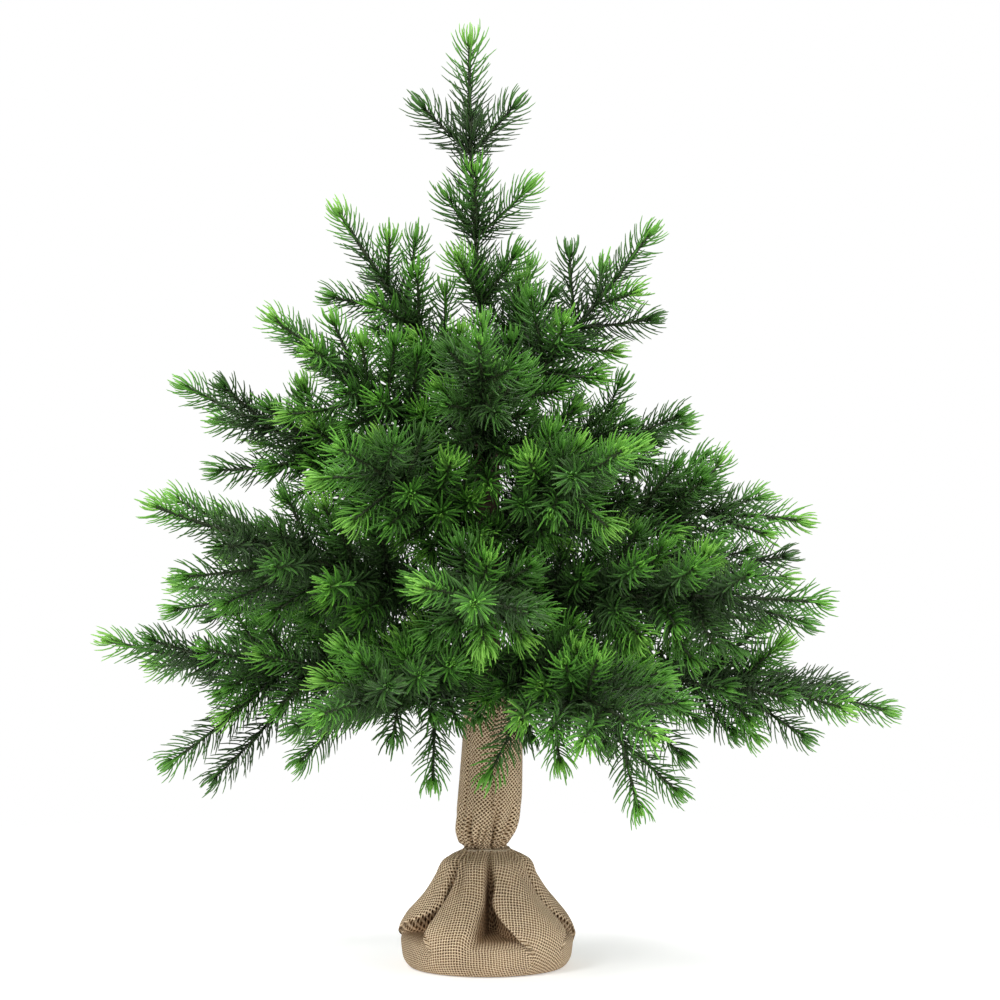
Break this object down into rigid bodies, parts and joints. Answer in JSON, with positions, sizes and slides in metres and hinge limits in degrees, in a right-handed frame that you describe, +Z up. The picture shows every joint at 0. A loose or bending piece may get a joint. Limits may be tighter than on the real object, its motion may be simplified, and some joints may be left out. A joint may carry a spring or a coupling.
{
  "type": "artificial tabletop tree",
  "caption": "Artificial spruce for a tabletop: bendable needled branches on a taped steel trunk, on a round weighted base wrapped in tied burlap.",
  "frame": {"origin": "centre of the flat underside of the foot pad, on the surface that the tree stands on", "axes": "+Z up the trunk, -Y towards the front of the picture, +X to the right of the picture"},
  "size_m": [0.517, 0.41, 0.6048],
  "materials": {
    "felt": "matte",
    "cup_plastic": "matte",
    "cement": "matte",
    "burlap": "matte",
    "tie_line": "matte",
    "steel": "satin",
    "trunk_tape": "matte",
    "stem_wire": "matte",
    "needles": "satin"
  },
  "bodies": {
    "base": {"foot_pad": "felt", "weight_cup": "cup_plastic", "cast_weight": "cement", "burlap_wrap": "burlap", "neck_tie": "tie_line", "trunk_rod": "steel", "trunk_wrap": "trunk_tape"},
    "branch_01": {"branch_01_wire": "stem_wire", "branch_01_sprigs": "needles"},
    "branch_02": {"branch_02_wire": "stem_wire", "branch_02_sprigs": "needles"},
    "branch_03": {"branch_03_wire": "stem_wire", "branch_03_sprigs": "needles"},
    "branch_04": {"branch_04_wire": "stem_wire", "branch_04_sprigs": "needles"},
    "branch_05": {"branch_05_wire": "stem_wire", "branch_05_sprigs": "needles"},
    "branch_06": {"branch_06_wire": "stem_wire", "branch_06_sprigs": "needles"},
    "branch_07": {"branch_07_wire": "stem_wire", "branch_07_sprigs": "needles"},
    "branch_08": {"branch_08_wire": "stem_wire", "branch_08_sprigs": "needles"},
    "branch_09": {"branch_09_wire": "stem_wire", "branch_09_sprigs": "needles"},
    "branch_10": {"branch_10_wire": "stem_wire", "branch_10_sprigs": "needles"},
    "branch_11": {"branch_11_wire": "stem_wire", "branch_11_sprigs": "needles"},
    "branch_12": {"branch_12_wire": "stem_wire", "branch_12_sprigs": "needles"},
    "branch_13": {"branch_13_wire": "stem_wire", "branch_13_sprigs": "needles"},
    "branch_14": {"branch_14_wire": "stem_wire", "branch_14_sprigs": "needles"},
    "branch_15": {"branch_15_wire": "stem_wire", "branch_15_sprigs": "needles"},
    "branch_16": {"branch_16_wire": "stem_wire", "branch_16_sprigs": "needles"},
    "branch_17": {"branch_17_wire": "stem_wire", "branch_17_sprigs": "needles"},
    "branch_18": {"branch_18_wire": "stem_wire", "branch_18_sprigs": "needles"},
    "branch_19": {"branch_19_wire": "stem_wire", "branch_19_sprigs": "needles"},
    "branch_20": {"branch_20_wire": "stem_wire", "branch_20_sprigs": "needles"},
    "branch_21": {"branch_21_wire": "stem_wire", "branch_21_sprigs": "needles"},
    "branch_22": {"branch_22_wire": "stem_wire", "branch_22_sprigs": "needles"},
    "branch_23": {"branch_23_wire": "stem_wire", "branch_23_sprigs": "needles"},
    "branch_24": {"branch_24_wire": "stem_wire", "branch_24_sprigs": "needles"},
    "branch_25": {"branch_25_wire": "stem_wire", "branch_25_sprigs": "needles"},
    "leader": {"leader_wire": "stem_wire", "leader_sprigs": "needles"}
  },
  "joints": [
    {"name": "branch_01_bend", "type": "hinge", "parent": "base", "child": "branch_01", "pos_m": [0.01078, -0.00056, 0.189], "axis": [-0.0523, -0.9986, 0], "range_deg": [-30, 10]},
    {"name": "branch_02_bend", "type": "hinge", "parent": "base", "child": "branch_02", "pos_m": [0.0054, 0.00935, 0.185], "axis": [0.866, -0.5, 0], "range_deg": [-30, 18]},
    {"name": "branch_03_bend", "type": "hinge", "parent": "base", "child": "branch_03", "pos_m": [-0.00556, 0.00926, 0.188], "axis": [0.8572, 0.515, 0], "range_deg": [-30, 16]},
    {"name": "branch_04_bend", "type": "hinge", "parent": "base", "child": "branch_04", "pos_m": [-0.01078, -0.00056, 0.191], "axis": [-0.0523, 0.9986, 0], "range_deg": [-30, 8]},
    {"name": "branch_05_bend", "type": "hinge", "parent": "base", "child": "branch_05", "pos_m": [-0.00507, -0.00954, 0.184], "axis": [-0.8829, 0.4695, 0], "range_deg": [-30, 16]},
    {"name": "branch_06_bend", "type": "hinge", "parent": "base", "child": "branch_06", "pos_m": [0.00524, -0.00945, 0.187], "axis": [-0.8746, -0.4848, 0], "range_deg": [-30, 22]},
    {"name": "branch_07_bend", "type": "hinge", "parent": "base", "child": "branch_07", "pos_m": [0.00954, 0.00507, 0.237], "axis": [0.4695, -0.8829, 0], "range_deg": [-20, 10]},
    {"name": "branch_08_bend", "type": "hinge", "parent": "base", "child": "branch_08", "pos_m": [-0.00019, 0.0108, 0.233], "axis": [0.9998, 0.0175, 0], "range_deg": [-20, 22]},
    {"name": "branch_09_bend", "type": "hinge", "parent": "base", "child": "branch_09", "pos_m": [-0.00935, 0.0054, 0.237], "axis": [0.5, 0.866, 0], "range_deg": [-10, 16]},
    {"name": "branch_10_bend", "type": "hinge", "parent": "base", "child": "branch_10", "pos_m": [-0.00926, -0.00556, 0.233], "axis": [-0.515, 0.8572, 0], "range_deg": [-20, 16]},
    {"name": "branch_11_bend", "type": "hinge", "parent": "base", "child": "branch_11", "pos_m": [-0.00038, -0.01079, 0.236], "axis": [-0.9994, 0.0349, 0], "range_deg": [-14, 22]},
    {"name": "branch_12_bend", "type": "hinge", "parent": "base", "child": "branch_12", "pos_m": [0.00926, -0.00556, 0.234], "axis": [-0.515, -0.8572, 0], "range_deg": [-10, 16]},
    {"name": "branch_13_bend", "type": "hinge", "parent": "base", "child": "branch_13", "pos_m": [0.01079, -0.00038, 0.282], "axis": [-0.0349, -0.9994, 0], "range_deg": [-10, 16]},
    {"name": "branch_14_bend", "type": "hinge", "parent": "base", "child": "branch_14", "pos_m": [0.0054, 0.00935, 0.284], "axis": [0.866, -0.5, 0], "range_deg": [-24, 8]},
    {"name": "branch_15_bend", "type": "hinge", "parent": "base", "child": "branch_15", "pos_m": [-0.00604, 0.00895, 0.286], "axis": [0.829, 0.5592, 0], "range_deg": [-20, 16]},
    {"name": "branch_16_bend", "type": "hinge", "parent": "base", "child": "branch_16", "pos_m": [-0.0108, -0.00019, 0.288], "axis": [-0.0175, 0.9998, 0], "range_deg": [-24, 14]},
    {"name": "branch_17_bend", "type": "hinge", "parent": "base", "child": "branch_17", "pos_m": [-0.00572, -0.00916, 0.284], "axis": [-0.848, 0.5299, 0], "range_deg": [-20, 10]},
    {"name": "branch_18_bend", "type": "hinge", "parent": "base", "child": "branch_18", "pos_m": [0.0054, -0.00935, 0.286], "axis": [-0.866, -0.5, 0], "range_deg": [-20, 18]},
    {"name": "branch_19_bend", "type": "hinge", "parent": "base", "child": "branch_19", "pos_m": [0.00954, 0.00507, 0.324], "axis": [0.4695, -0.8829, 0], "range_deg": [-8, 18]},
    {"name": "branch_20_bend", "type": "hinge", "parent": "base", "child": "branch_20", "pos_m": [-0.00261, 0.01048, 0.328], "axis": [0.9703, 0.2419, 0], "range_deg": [-20, 18]},
    {"name": "branch_21_bend", "type": "hinge", "parent": "base", "child": "branch_21", "pos_m": [-0.00945, -0.00524, 0.326], "axis": [-0.4848, 0.8746, 0], "range_deg": [-12, 16]},
    {"name": "branch_22_bend", "type": "hinge", "parent": "base", "child": "branch_22", "pos_m": [-0.00038, -0.01079, 0.322], "axis": [-0.9994, 0.0349, 0], "range_deg": [-30, 20]},
    {"name": "branch_23_bend", "type": "hinge", "parent": "base", "child": "branch_23", "pos_m": [0.01076, -0.00094, 0.356], "axis": [-0.0872, -0.9962, 0], "range_deg": [-30, 16]},
    {"name": "branch_24_bend", "type": "hinge", "parent": "base", "child": "branch_24", "pos_m": [0.00439, 0.00987, 0.362], "axis": [0.9135, -0.4067, 0], "range_deg": [-30, 18]},
    {"name": "branch_25_bend", "type": "hinge", "parent": "base", "child": "branch_25", "pos_m": [-0.0108, 0, 0.366], "axis": [0, 1, 0], "range_deg": [-20, 6]},
    {"name": "leader_bend", "type": "hinge", "parent": "base", "child": "leader", "pos_m": [0, 0, 0.3933], "axis": [1, 0, 0], "range_deg": [-16, 24]}
  ]
}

== AIM OF THE EXERCISE ==
Look over the listing. Pull out every line with the string "that" in it.

== TASK OUTPUT ==
Break this object down into rigid bodies, parts and joints. Answer in JSON, with positions, sizes and slides in metres and hinge limits in degrees, in a right-handed frame that you describe, +Z up. The picture shows every joint at 0. A loose or bending piece may get a joint. Limits may be tighter than on the real object, its motion may be simplified, and some joints may be left out. A joint may carry a spring or a coupling.
  "frame": {"origin": "centre of the flat underside of the foot pad, on the surface that the tree stands on", "axes": "+Z up the trunk, -Y towards the front of the picture, +X to the right of the picture"},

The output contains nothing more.